-- Supplied data --

↓↓↓

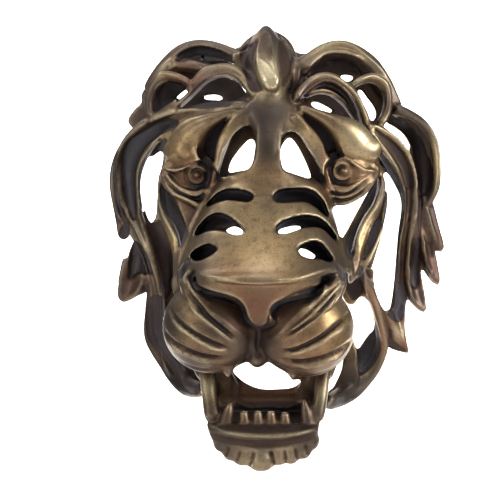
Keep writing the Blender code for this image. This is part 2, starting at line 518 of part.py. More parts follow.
def smooth_rows(rows, spacing=SPACING, closed=False):
    """Rows of numbers read off a Catmull-Rom curve through the given rows."""
    rows = np.array(rows, float)
    if closed:
        ends = np.vstack([rows[-1:], rows, rows[:2]])
    else:
        ends = np.vstack([2 * rows[0] - rows[1], rows, 2 * rows[-1] - rows[-2]])
    out = []
    for p0, p1, p2, p3 in zip(ends, ends[1:], ends[2:], ends[3:]):
        count = max(2, round(float(np.linalg.norm((p2 - p1)[:3])) / spacing))
        for k in range(count):
            t = k / count
            out.append(0.5 * (
                2 * p1 + (p2 - p0) * t + (2 * p0 - 5 * p1 + 4 * p2 - p3) * t**2
                + (3 * p1 - p0 - 3 * p2 + p3) * t**3
            ))
    if not closed:
        out.append(rows[-1])
    return np.array(out)


def face_direction(point):
    """Where a lock's face looks: at the station in the middle, and outwards near the wall."""
    toward = (STATION - point).normalized()
    radial = Vector((point.x - HEAD_AXIS[0], 0.0, point.z - HEAD_AXIS[1])).normalized()
    share = min(1.0, max(0.0, 1.0 + point.y / LEAN_FADES_AT))
    lean = math.radians(MAX_LEAN) * share
    return (toward * math.cos(lean) + radial * math.sin(lean)).normalized()


def section(width, hollow, thick, fall):
    """The ring of one cross-section of a lock, as (side, out) pairs in millimetres."""
    half = width / 2
    top, bottom = [], []
    for k in range(-RING_STEPS, RING_STEPS + 1):
        x = math.sin(math.pi / 2 * k / RING_STEPS)
        dip = max(0.0, 1 - (x / 0.8) ** 2) * min(hollow, 0.3 * width)
        edge = thick / 2 * (1 - abs(x) ** 6) ** 0.5
        drop = fall * half * x * x
        top.append((half * x, edge - dip - drop))
        bottom.append((half * x, -edge - 0.5 * dip - drop))
    return top + bottom[-2:0:-1]


def mesh_object(name, mesh):
    """An object that holds a bmesh."""
    data = bpy.data.meshes.new(name)
    mesh.to_mesh(data)
    mesh.free()
    return bpy.data.objects.new(name, data)


def closed_loft(name, rings):
    """A closed mesh object through rings of points in millimetres."""
    mesh = bmesh.new()
    rings = [[mesh.verts.new(Vector(p) * MM) for p in ring] for ring in rings]
    for a, b in zip(rings, rings[1:]):
        for k, corner in enumerate(a):
            j = (k + 1) % len(a)
            mesh.faces.new((corner, a[j], b[j], b[k]))
    mesh.faces.new(rings[0][::-1])
    mesh.faces.new(rings[-1])
    bmesh.ops.triangulate(mesh, faces=[f for f in mesh.faces if len(f.verts) > 4])
    bmesh.ops.recalc_face_normals(mesh, faces=mesh.faces)
    return mesh_object(name, mesh)


def rounding(points, i, radius):
    """How much a lock draws in close to its ends, so that they come out round."""
    away = min((points[i] - points[0]).length, (points[i] - points[-1]).length)
    share = 1 - min(1.0, away / max(radius, 1.0))
    return max(0.3, math.sqrt(1 - share * share))


def lock(name, form):
    """A lock of the mane or a rib of the face, lofted along its middle line."""
    rows = smooth_rows([(*spot(a, d, o), w) for a, d, o, w in form.path])
    points = [Vector(r[:3]) for r in rows]
    rings = []
    for i, point in enumerate(points):
        along = (points[min(i + 1, len(points) - 1)] - points[max(i - 1, 0)]).normalized()
        out = face_direction(point)
        out = (out - along * out.dot(along)).normalized()
        side = along.cross(out)
        width = max(2.0, rows[i][3])
        ring = section(width, form.hollow, min(form.thick, 1.6 * width + 2), form.fall)
        shrink = rounding(points, i, 0.5 * min(width, 2 * form.thick))
        rings.append([point + (side * s + out * o) * shrink for s, o in ring])
    return closed_loft(name, rings)


def plate(name, form):
    """A rounded sheet through rows that run across the face."""
    rings = []
    for down, left, right, middle, edge in smooth_rows(form.rows):
        front, back = [], []
        for k in range(PLATE_COLUMNS):
            x = -math.cos(math.pi * k / (PLATE_COLUMNS - 1))
            centre, half = (left + right) / 2, (right - left) / 2
            rise = (1 - abs(x) ** form.power) ** (1 / form.power)
            out = edge + (middle - edge) * rise
            front.append(spot(centre + half * x, down, out))
            back.append(spot(centre + 0.9 * half * x, down, out - form.thick))
        rings.append(front + back[::-1])
    return closed_loft(name, rings)


def prism(name, outline, far):
    """A cutter that follows the sight lines of a closed outline, down to an out."""
    rows = smooth_rows(outline, closed=True)
    near = [spot(a, d, CUTTER_NEAR) for a, d in rows]
    return closed_loft(name, [near, [spot(a, d, far) for a, d in rows]])


def web(name, form):
    """A floor of even thickness within an outline."""
    rows = smooth_rows(form.outline, closed=True)
    rings = [[spot(a, d, out) for a, d in rows] for out in (form.out, form.out - form.thick)]
    return closed_loft(name, rings)


def mass(name, form):
    """A rounded mass round a place on the sheet."""
    mesh = bmesh.new()
    bmesh.ops.create_uvsphere(mesh, u_segments=32, v_segments=20, radius=1.0)
    size = Matrix.Diagonal((*[MM * s for s in form.half], 1.0))
    mesh.transform(Matrix.Translation(spot(*form.place) * MM) @ size)
    return mesh_object(name, mesh)


def tooth(name, form):
    """A blunt cone from its root to its tip."""
    root, tip = spot(*form.root, form.out), spot(*form.tip, form.out)
    rings = []
    for share in (0.0, 0.35, 0.65, 0.88, 1.0):
        middle = root.lerp(tip, share)
        radius = form.thick / 2 * (1 - (1 - form.blunt) * share**2.2)
        turns = [2 * math.pi * k / 12 for k in range(12)]
        rings.append([
            middle + Vector((radius * math.cos(t), radius * math.sin(t), 0.0)) for t in turns
        ])
    return closed_loft(name, rings)


def wall_pad():
    """The flat pad behind the crown, with its front in the metal; its middle is the origin."""
    width, deep, tall = PAD_SIZE
    mesh = bmesh.new()
    bmesh.ops.create_cube(mesh, size=1.0)
    mesh.transform(Matrix.Diagonal((width * MM, 2 * deep * MM, tall * MM, 1.0)))
    return mesh_object("wall pad", mesh)


def add_modifier(obj, kind, **settings):
    """Add a modifier with its settings."""
    modifier = obj.modifiers.new(kind.title(), kind)
    for key, value in settings.items():
        setattr(modifier, key, value)


def bake_modifiers(obj):
    """Put an object's modified mesh in the place of its own."""
    graph = bpy.context.evaluated_depsgraph_get()
    graph.update()
    data = bpy.data.meshes.new_from_object(obj.evaluated_get(graph))
    obj.modifiers.clear()
    obj.data = data


def cut(obj, prisms, cutters):
    """Cut prisms out of an object."""
    for cutter in prisms:
        cutters.objects.link(cutter)
        cutter.hide_render = True
        cutter.display_type = "WIRE"
        # EXACT fails here: on these fine grids its cut gives back a mesh of a few points
        add_modifier(obj, "BOOLEAN", operation="DIFFERENCE", solver="MANIFOLD", object=cutter)
    bake_modifiers(obj)


def hollowed_plate(name, form, hollows, collection, cutters):
    """A plate with hollows cut in its front."""
    body = plate(name, form)
    collection.objects.link(body)
    add_modifier(body, "REMESH", mode="VOXEL", voxel_size=CUT_VOXEL * MM)
    bake_modifiers(body)
    cut(body, [prism(f"{name} hollow", outline, far) for outline, far in hollows], cutters)
    return body


def join(name, objects, collection):
    """One object from many, in their order."""
    mesh = bmesh.new()
    for obj in objects:
        mesh.from_mesh(obj.data)
    whole = mesh_object(name, mesh)
    collection.objects.link(whole)
    for obj in objects:
        bpy.data.objects.remove(obj)
    return whole


def surface_lines():
    """All the grooves and ridges, as (line, half width, height, nearest out)."""
    lines = list(OTHER_LINES)
    for outlines, (half_width, depth) in (
        (DEEP_GROOVES, DEEP_GROOVE), (FINE_GROOVES, FINE_GROOVE),
    ):
        lines += [(line, half_width, -depth, GROOVE_NEAREST) for line in outlines]
    return lines


def carve(obj):
    """Cut grooves and raise ridges where the lines are seen on the sheet."""
    mesh = obj.data
    count = len(mesh.vertices)
    places = np.empty(count * 3)
    mesh.vertices.foreach_get("co", places)
    places = places.reshape(-1, 3) / MM
    normals = np.empty(count * 3)
    mesh.vertices.foreach_get("normal", normals)
    normals = normals.reshape(-1, 3)
    seen = on_sheet(places)
    toward = np.array(STATION) - places
    toward /= np.linalg.norm(toward, axis=1)[:, None]
    facing = np.clip((normals * toward).sum(axis=1) * 2.5, 0, 1)
    shift = np.zeros(count)
    for line, half_width, height, nearest in surface_lines():
        rows = smooth_rows(line, 4.0)
        low, high = rows.min(axis=0) - 3 * half_width, rows.max(axis=0) + 3 * half_width
        near = ((seen > low) & (seen < high)).all(axis=1) & (-places[:, 1] > nearest)
        index = np.nonzero(near)[0]
        if not len(index):
            continue
        start, step = rows[:-1], np.diff(rows, axis=0)
        gap = seen[index][:, None] - start[None]
        share = np.clip((gap * step).sum(-1) / (step**2).sum(-1), 0, 1)
        away = np.linalg.norm(gap - share[..., None] * step, axis=-1)
        nearest_step = away.argmin(axis=1)
        pick = np.arange(len(index))
        along = (nearest_step + share[pick, nearest_step]) / len(step)
        taper = np.clip(5 * np.minimum(along, 1 - along), 0.15, 1)
        rise = height * taper * np.exp(-((away.min(axis=1) / half_width) ** 2))
        shift[index] += rise * facing[index]
    places += normals * shift[:, None]
    mesh.vertices.foreach_set("co", (places * MM).ravel())
    mesh.update()


def drop_strays(mesh):
    """Delete the loose specks that thinning the mesh leaves."""
    left = set(mesh.verts)
    while left:
        front = [left.pop()]
        part = list(front)
        while front:
            vertex = front.pop()
            for edge in vertex.link_edges:
                other = edge.other_vert(vertex)
                if other in left:
                    left.remove(other)
                    front.append(other)
                    part.append(other)
        if len(part) < STRAY_VERTICES:
            bmesh.ops.delete(mesh, geom=part, context="VERTS")


def flatten_back(obj):
    """Cut the back off at the wall, and close it there."""
    mesh = bmesh.new()
    mesh.from_mesh(obj.data)
    drop_strays(mesh)
    everything = mesh.verts[:] + mesh.edges[:] + mesh.faces[:]
    cut_back = bmesh.ops.bisect_plane(
        mesh, geom=everything, plane_co=(0, 0, 0), plane_no=(0, 1, 0), clear_outer=True,
        dist=1e-6,
    )
    edges = [g for g in cut_back["geom_cut"] if isinstance(g, bmesh.types.BMEdge)]
    bmesh.ops.holes_fill(mesh, edges=edges)
    bmesh.ops.triangulate(mesh, faces=mesh.faces)
    bmesh.ops.recalc_face_normals(mesh, faces=mesh.faces)
    mesh.to_mesh(obj.data)
    mesh.free()


def cast_metal():
    """The coat's plain colour."""
    material = bpy.data.materials.new("bronze")
    material.use_nodes = True
    shader = material.node_tree.nodes["Principled BSDF"]
    shader.inputs["Base Color"].default_value = (0.22, 0.14, 0.07, 1.0)
    shader.inputs["Metallic"].default_value = 0.8
    shader.inputs["Roughness"].default_value = 0.4
    return material


def all_forms(collection, cutters):
    """Every form of the mask, as closed meshes that run into each other."""
    forms = []
    for locks in (CROWN, LEFT_MANE, RIGHT_MANE, EYE_LOCKS, NOSE_LOCKS, JAW_LOCKS):
        forms += [lock(name, form) for name, form in locks.items()]
    for webs in (MANE_WEBS, EYE_WEBS, JAW_WEBS):
        forms += [web(name, form) for name, form in webs.items()]
    hollows = {
        "forehead shell": [(outline, SHELL_FLOOR) for outline in SHELL_HOLLOWS],
        "nose bridge": [(outline, BRIDGE_HOLLOW_FLOOR) for outline in BRIDGE_HOLLOWS],
    }
    for name, form in FACE_PLATES.items():
        if name in hollows:
            forms.append(hollowed_plate(name, form, hollows[name], collection, cutters))
        else:
            forms.append(plate(name, form))
    for masses in (EYE_MASSES, MUZZLE_MASSES):
        forms += [mass(name, form) for name, form in masses.items()]
    forms += [mass("chin lobe", Mass(place, half)) for place, half in CHIN_LOBES.items()]
    forms += [tooth("tooth", form) for form in UPPER_TEETH + LOWER_TEETH]
    return forms + [wall_pad()]


def main():
    """Build the mask."""
    for obj in list(bpy.data.objects):
        bpy.data.objects.remove(obj, do_unlink=True)
    collection = bpy.data.collections.new("lion head wall mask")
    cutters = bpy.data.collections.new("cutters")
    bpy.context.scene.collection.children.link(collection)
    bpy.context.scene.collection.children.link(cutters)

    mask = join("lion_mask", all_forms(collection, cutters), collection)
    add_modifier(mask, "REMESH", mode="VOXEL", voxel_size=FUSE_VOXEL * MM)
    bake_modifiers(mask)
    cut(mask, [prism(name, rows, CUTTER_FAR) for name, rows in OPENINGS.items()], cutters)
    add_modifier(mask, "REMESH", mode="VOXEL", voxel_size=FUSE_VOXEL * MM)
    bake_modifiers(mask)
    carve(mask)
    add_modifier(mask, "SMOOTH", factor=0.5, iterations=SOFTEN_ROUNDS)
    bake_modifiers(mask)
    faces = sum(len(p.vertices) - 2 for p in mask.data.polygons)
    add_modifier(mask, "DECIMATE", ratio=MASK_TRIANGLES / faces, use_collapse_triangulate=True)
    bake_modifiers(mask)
    flatten_back(mask)
    mask.data.materials.append(cast_metal())


main()
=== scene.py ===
"""Dressed scene of an openwork lion head wall mask, cast in resin and rubbed with bronze.

The pattern of locks, plates and openings is laid out on a front sheet, drawn as it is seen
from a station in front of the face. A place on it is (across, down) in sheet units, and "out"
is how far it stands from the wall, in millimetres. Sheet.spot puts it in space.
"""

from __future__ import annotations

import logging
import math
from dataclasses import dataclass, field
from enum import Enum

import bmesh
import bpy
import numpy as np
from mathutils import Matrix, Vector
from mathutils.bvhtree import BVHTree

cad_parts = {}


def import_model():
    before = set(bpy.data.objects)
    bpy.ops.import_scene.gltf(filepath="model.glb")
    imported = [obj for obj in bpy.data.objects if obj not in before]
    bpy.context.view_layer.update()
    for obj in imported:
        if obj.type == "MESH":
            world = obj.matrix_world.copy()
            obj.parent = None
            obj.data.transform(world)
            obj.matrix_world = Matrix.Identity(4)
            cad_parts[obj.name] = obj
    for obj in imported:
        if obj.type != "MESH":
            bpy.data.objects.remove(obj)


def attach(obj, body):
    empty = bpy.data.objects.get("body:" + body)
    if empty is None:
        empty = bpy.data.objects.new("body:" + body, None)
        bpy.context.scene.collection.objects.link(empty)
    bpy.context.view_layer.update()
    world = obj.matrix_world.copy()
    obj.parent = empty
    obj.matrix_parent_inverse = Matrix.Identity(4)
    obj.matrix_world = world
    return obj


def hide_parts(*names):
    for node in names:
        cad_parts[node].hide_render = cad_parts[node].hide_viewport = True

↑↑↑

-- The exercise --
Return the lines above, from the one containing "obj.parent = empty" to the end, exactly as they stand.

-- Complete answer --
    obj.parent = empty
    obj.matrix_parent_inverse = Matrix.Identity(4)
    obj.matrix_world = world
    return obj


def hide_parts(*names):
    for node in names:
        cad_parts[node].hide_render = cad_parts[node].hide_viewport = True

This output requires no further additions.